La mafia ora usa
i like di Facebook
La testata di Roberto Spada al giornalista di Nemo Daniele Piervincenzi è stata mandata in onda da tutti i canali televisivi, pubblici e privati senza eccezione alcuna. È stata rimandata continuamente, senza posa e per più giorni. L’hanno vista tutti; e nessuno, d’ora in poi, potrà dire di non sapere, di non essersi accorto di nulla come s’è fatto sinora. Spada è stato arrestato per quello che ha fatto perché i magistrati – i pubblici ministeri della Direzione distrettuale antimafia e il Giudice per le indagini preliminari – hanno ritenuto che abbia agito con il metodo mafioso.
Che ad Ostia ci fosse la mafia non è certo una novità. Lo si sapeva da tempo, da troppo tempo. Che ad Ostia i mafiosi votassero non era certo un mistero. Da qui, dal voto annunciato per CasaPound era iniziata l’intervista conclusa in modo tragico. Non a caso ad Ostia il municipio è stato sciolto per condizionamento mafioso e il suo presidente arrestato. Eppure, in tanti avevano continuato a far finta di niente arrivando persino a negare l’evidenza. Adesso i fari sono stati accesi e hanno illuminato a giorno quella realtà.
S’è detto tanto, forse s’è detto tutto. Ma ci sono due aspetti nella vicenda che credo occorre ricordare e sui quali è necessario avviare una riflessione. Il primo riguarda un fatto che non abbiamo visto quando Spada dava la testata al giornalista. Quello che la telecamera non ha inquadrato ed è la presenza di altre persone che hanno assistito alla scena senza che nessuna prendesse le difese della vittima. Anzi, una che era presente ha detto: “Avete visto che succede se venite qui? Adesso andatevene”. Paura? Certo! C’è paura, il che conferma il condizionamento mafioso; ma forse c’è anche qualcosa di più. C’è consenso attorno alle gesta dei mafiosi che sono tanti, c’è consenso per il loro predominio territoriale che è fatto di tante cose e non solo di violenza o estorsioni o traffico di droga. È, questo, un fatto preoccupante perché marca il radicamento, il farsi senso comune della presenza mafiosa; è l’accettazione culturale di una presenza riconosciuta e condivisa. Come in passato accadeva nel Mezzogiorno e in tante realtà del Nord; accade anche adesso, intendiamoci, in quelle realtà, ma in forme diverse e meno radicate del passato.

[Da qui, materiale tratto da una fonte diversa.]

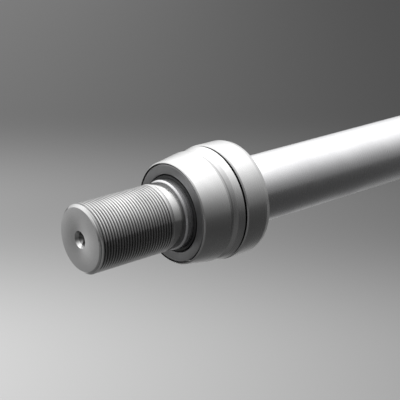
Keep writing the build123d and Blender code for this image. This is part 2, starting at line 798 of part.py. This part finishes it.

L’altro aspetto è il fatto che l’indicazione di voto per Casapound è stata data con un post su Facebook, usando cioè le moderne tecnologie di comunicazione della nostra epoca. Anche la prima spiegazione e l’iniziale difesa di Spada dopo la testata è stata fatta su Facebook. Questo è un punto molto importante perché mostra quanto forte sia l’ingresso nei nuovi strumenti dei social network da parte di soggetti che un tempo erano obbligati a mantenere il silenzio più assoluto sulle loro opinioni e sulle cose da fare. Invece oggi questo schema è completamente ribaltato. Non accade solo ad Ostia, ma un po’ dappertutto.
Qualche giorno prima dell’episodio di Ostia, in Calabria sono state arrestate circa 60 persone. Una delle novità che si possono riscontrare leggendo l’ordinanza di custodia cautelare è l’uso frequente, ordinario, di Facebook con post di foto, di opinioni, di critica ad articoli di giornale e tante altre cose ancora.
È un universo radicalmente diverso dal passato. Perché lo fanno? Perché hanno bisogno di costruire il consenso, di vedere quanto seguito hanno. E allora un “mi piace” diventa una forma di controllo sulle persone taggate.
Non è cosa da poco; ed è un fatto che dobbiamo osservare con attenzione perché è uno dei segni più significativi dei mutamenti in atto.